TASK TO CARRY OUT:
Take the records below and print them verbatim up to and including the line that carries "return group".

[Records with modeling code]
#####

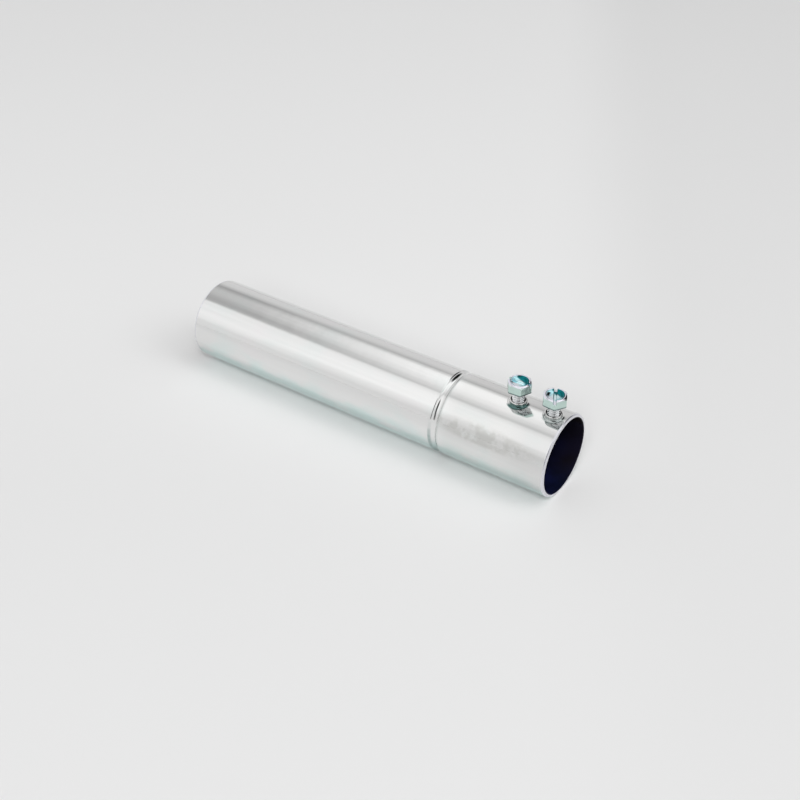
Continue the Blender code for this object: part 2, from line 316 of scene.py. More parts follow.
# Shared effects of the metal finishes
def makeZincBloom():
    # The blue-green and pinkish film of bright zinc plating, in soft clouds drawn out along X
    group, inputs, outputs = newGroup(
        "zincBloom",
        [
            ("Clear", "NodeSocketColor", (0.8, 0.8, 0.8, 1.0)),
            ("Cool", "NodeSocketColor", (0.6, 0.8, 0.8, 1.0)),
            ("Warm", "NodeSocketColor", (0.8, 0.75, 0.8, 1.0)),
            ("Cool Share", "NodeSocketFloat", 0.3),
            ("Warm Share", "NodeSocketFloat", 0.2),
            ("Size", "NodeSocketFloat", 100.0),
            ("Lean", "NodeSocketFloat", 0.0),
        ],
        [("Colour", "NodeSocketColor"), ("Mask", "NodeSocketFloat")],
    )
    feeds = {0: objectPlace(group), "Scale": (0.5, 1.0, 1.0)}
    stretched = addNode(group, "ShaderNodeMapping", feeds).outputs[0]
    feeds = {0: stretched, "Location": (3.1, 1.7, 5.3)}
    shifted = addNode(group, "ShaderNodeMapping", feeds).outputs[0]
    coolNoise = addNoise(group, stretched, inputs["Size"], 3.0)
    warmNoise = addNoise(group, shifted, inputs["Size"])
    coolMask = fade(group, calculate(group, "ADD", coolNoise, inputs["Lean"]), 0.44, 0.72)
    coolMask = multiply(group, coolMask, inputs["Cool Share"])
    warmMask = multiply(group, fade(group, warmNoise, 0.5, 0.75), inputs["Warm Share"])
    colour = mixColours(group, coolMask, inputs["Clear"], inputs["Cool"])
    colour = mixColours(group, warmMask, colour, inputs["Warm"])
    group.links.new(colour, outputs["Colour"])
    group.links.new(coolMask, outputs["Mask"])
    return group


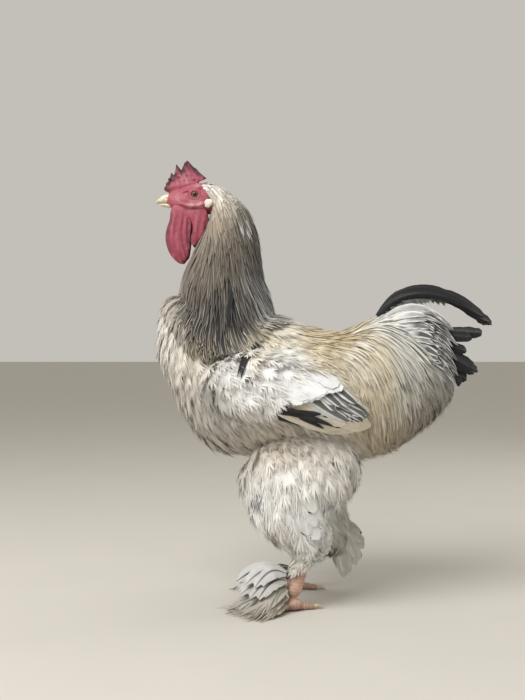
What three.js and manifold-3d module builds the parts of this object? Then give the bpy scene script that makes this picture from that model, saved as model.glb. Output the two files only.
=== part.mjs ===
// A Brahma cock, life size, standing still: millimetres, +Z up, the bird facing -X with its left side
// towards -Y. The origin lies on the floor, under the middle of the bird's length and width.
//
// Most forms are skins: a spine through a few named stations, each with half its width (along Y) and how
// far the form reaches over and under the spine. Feathers are thin curved plates, set in tiers with their
// roots sunk in those forms.
import * as THREE from "three";
import { mergeVertices } from "three/addons/utils/BufferGeometryUtils.js";
import Module from "manifold-3d";

const wasm = await Module();
wasm.setup();

// Driving sizes
const GAP = 0.35; // left between two nodes that touch
const LEFT = -1;
const RIGHT = 1;
const SIDES = { left: LEFT, right: RIGHT };

// Small mathematics
const { lerp, degToRad, smoothstep, clamp } = THREE.MathUtils;
const ACROSS = new THREE.Vector3(0, 1, 0);
const UP = new THREE.Vector3(0, 0, 1);

// One measure of a row of stations, smooth between them, at u from 0 to 1
function measure(stations, key, u) {
  const last = stations.length - 1;
  const place = clamp(u, 0, 1) * last;
  const i = Math.min(Math.floor(place), last - 1);
  const [a, b, c, d] = [i - 1, i, i + 1, i + 2].map((k) => stations[clamp(k, 0, last)][key] ?? 0);
  const t = place - i;
  return b + 0.5 * t * (c - a + t * (2 * a - 5 * b + 4 * c - d + t * (3 * (b - c) + d - a)));
}

// Solids
function solidOf(geometry) {
  const bare = new THREE.BufferGeometry();
  bare.setAttribute("position", geometry.getAttribute("position"));
  if (geometry.index) bare.setIndex(geometry.index);
  const merged = mergeVertices(bare, 1e-3);
  const kept = [];
  const index = merged.index.array;
  for (let i = 0; i < index.length; i += 3) {
    const [a, b, c] = index.slice(i, i + 3);
    if (a !== b && b !== c && c !== a) kept.push(a, b, c);
  }
  const vertProperties = new Float32Array(merged.attributes.position.array);
  const make = (triVerts) => new wasm.Manifold(new wasm.Mesh({ numProp: 3, vertProperties, triVerts }));
  const made = make(new Uint32Array(kept));
  if (made.volume() > 0) return made;
  for (let i = 0; i < kept.length; i += 3) [kept[i + 1], kept[i + 2]] = [kept[i + 2], kept[i + 1]];
  return make(new Uint32Array(kept));
}

function geometryOf(solid) {
  const { numProp, numVert, vertProperties, triVerts } = solid.getMesh();
  const position = new Float32Array(numVert * 3);
  for (let i = 0; i < numVert; i++) {
    position.set(vertProperties.subarray(i * numProp, i * numProp + 3), i * 3);
  }
  const geometry = new THREE.BufferGeometry();
  geometry.setAttribute("position", new THREE.BufferAttribute(position, 3));
  geometry.setIndex(new THREE.BufferAttribute(new Uint32Array(triVerts), 1));
  geometry.computeVertexNormals();
  return geometry;
}

const joined = (...solids) => solids.flat().reduce((sum, s) => sum.add(s));
const without = (solid, ...cutters) => cutters.flat().reduce((rest, c) => rest.subtract(c), solid);

// The largest closed surface of a solid, so that no scrap is left loose
function largest(solid) {
  return solid.decompose().sort((a, b) => b.volume() - a.volume())[0];
}

// A closed form round a spine
class Skin {
  constructor(stations, { upright = false, square = 1 } = {}) {
    Object.assign(this, { stations, upright, square });
  }
  centre(u) {
    return new THREE.Vector3(...["x", "y", "z"].map((key) => measure(this.stations, key, u)));
  }
  tangent(u) {
    const step = 0.01;
    return this.centre(Math.min(u + step, 1)).sub(this.centre(Math.max(u - step, 0))).normalize();
  }
  reach(u, key) {
    return Math.max(measure(this.stations, key, u), 0);
  }
  // turn is 0 over the spine and a quarter turn on the bird's right side
  bare(u, turn) {
    const along = this.tangent(u);
    const square = ACROSS.clone().addScaledVector(along, -along.y).normalize();
    const across = this.upright ? ACROSS.clone() : square;
    const over = this.upright ? UP.clone() : new THREE.Vector3().crossVectors(along, across);
    const [c, s] = [Math.cos(turn), Math.sin(turn)].map((v) => Math.sign(v) * Math.abs(v) ** this.square);
    return this.centre(u)
      .addScaledVector(over, c * this.reach(u, c > 0 ? "over" : "under"))
      .addScaledVector(across, s * this.reach(u, "wide"));
  }
  normal(u, turn) {
    const [du, da] = [0.004, 0.02];
    const inner = clamp(u, 0.012, 0.988);
    const alongSkin = this.bare(inner + du, turn).sub(this.bare(inner - du, turn));
    const round = this.bare(inner, turn + da).sub(this.bare(inner, turn - da));
    return new THREE.Vector3().crossVectors(alongSkin, round).normalize();
  }
  point(u, turn, grow = 0) {
    if (!grow) return this.bare(u, turn);
    if (u <= 0) return this.centre(0).addScaledVector(this.tangent(0), -grow);
    if (u >= 1) return this.centre(1).addScaledVector(this.tangent(1), grow);
    return this.bare(u, turn).addScaledVector(this.normal(u, turn), grow);
  }
  solid(rings, sides, grow = 0) {
    const ball = new THREE.SphereGeometry(1, sides, rings);
    const { position, uv } = ball.attributes;
    for (let i = 0; i < position.count; i++) {
      const u = Math.round((1 - uv.getY(i)) * rings) / rings;
      const pole = u === 0 || u === 1;
      const turn = pole ? 0 : Math.round(uv.getX(i) * sides) * ((2 * Math.PI) / sides);
      position.setXYZ(i, ...this.point(u, turn % (2 * Math.PI), grow));
    }
    return solidOf(ball);
  }
}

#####

COMPLETE ANSWER:
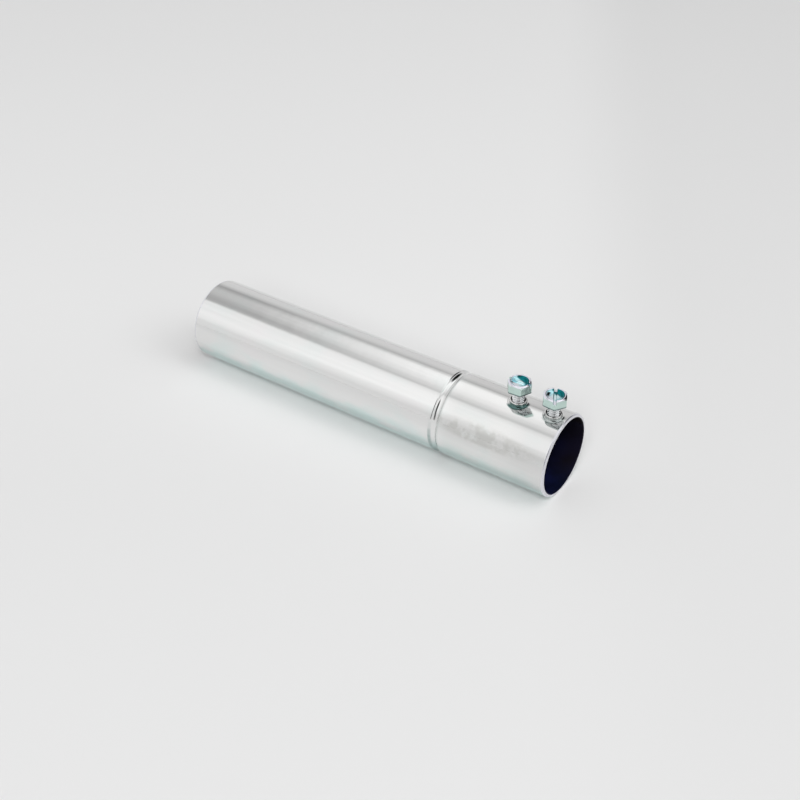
Continue the Blender code for this object: part 2, from line 316 of scene.py. More parts follow.
# Shared effects of the metal finishes
def makeZincBloom():
    # The blue-green and pinkish film of bright zinc plating, in soft clouds drawn out along X
    group, inputs, outputs = newGroup(
        "zincBloom",
        [
            ("Clear", "NodeSocketColor", (0.8, 0.8, 0.8, 1.0)),
            ("Cool", "NodeSocketColor", (0.6, 0.8, 0.8, 1.0)),
            ("Warm", "NodeSocketColor", (0.8, 0.75, 0.8, 1.0)),
            ("Cool Share", "NodeSocketFloat", 0.3),
            ("Warm Share", "NodeSocketFloat", 0.2),
            ("Size", "NodeSocketFloat", 100.0),
            ("Lean", "NodeSocketFloat", 0.0),
        ],
        [("Colour", "NodeSocketColor"), ("Mask", "NodeSocketFloat")],
    )
    feeds = {0: objectPlace(group), "Scale": (0.5, 1.0, 1.0)}
    stretched = addNode(group, "ShaderNodeMapping", feeds).outputs[0]
    feeds = {0: stretched, "Location": (3.1, 1.7, 5.3)}
    shifted = addNode(group, "ShaderNodeMapping", feeds).outputs[0]
    coolNoise = addNoise(group, stretched, inputs["Size"], 3.0)
    warmNoise = addNoise(group, shifted, inputs["Size"])
    coolMask = fade(group, calculate(group, "ADD", coolNoise, inputs["Lean"]), 0.44, 0.72)
    coolMask = multiply(group, coolMask, inputs["Cool Share"])
    warmMask = multiply(group, fade(group, warmNoise, 0.5, 0.75), inputs["Warm Share"])
    colour = mixColours(group, coolMask, inputs["Clear"], inputs["Cool"])
    colour = mixColours(group, warmMask, colour, inputs["Warm"])
    group.links.new(colour, outputs["Colour"])
    group.links.new(coolMask, outputs["Mask"])
    return group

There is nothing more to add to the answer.